What is NDT technology, and why is it evolving now?

NDT, or Non-Destructive Testing, is the practice of inspecting materials, welds, structures, and components for defects or degradation without damaging the asset being examined. It includes methods such as radiographic testing, ultrasonic testing, magnetic particle inspection, and eddy current testing. NDT is evolving now because digital technology has made faster, more accurate, and more cost-effective industrial NDT inspection solutions possible at scale.

For most of its history, NDT relied on analog methods. Film-based radiography, for example, required chemical processing, physical storage, and significant time between image capture and analysis. These workflows were functional but slow, and they created real bottlenecks in high-volume industrial environments.

Several forces are converging to accelerate change. Aging infrastructure across the energy and manufacturing sectors demands more frequent and more thorough inspection programs. Regulatory requirements are tightening. And the workforce of experienced NDT technicians is gradually retiring, creating pressure to capture and codify expert knowledge in software and automated systems. The result is an industry that is moving quickly from analog to digital, and from manual to assisted or automated inspection.

What are the biggest trends shaping the future of NDT?

The biggest trends shaping the future of NDT are digitization, automation, real-time data analysis, and the shift toward fully integrated inspection workflows. These trends are not happening in isolation—they are reinforcing each other to create a fundamentally different way of conducting industrial inspections.

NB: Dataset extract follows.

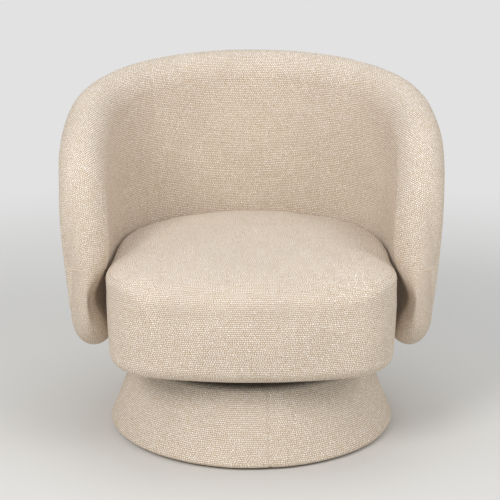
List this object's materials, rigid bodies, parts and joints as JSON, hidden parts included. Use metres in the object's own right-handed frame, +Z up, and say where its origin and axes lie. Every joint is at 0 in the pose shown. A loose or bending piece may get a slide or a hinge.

From film to fully digital

The transition from film-based radiography to computed radiography (CR) and digital radiography (DR) is the most visible shift in the industry. Digital systems eliminate film processing, reduce turnaround time, and produce images that can be enhanced, archived, and shared instantly. For many organizations, this transition is still underway, making it one of the most immediate and impactful trends in the field.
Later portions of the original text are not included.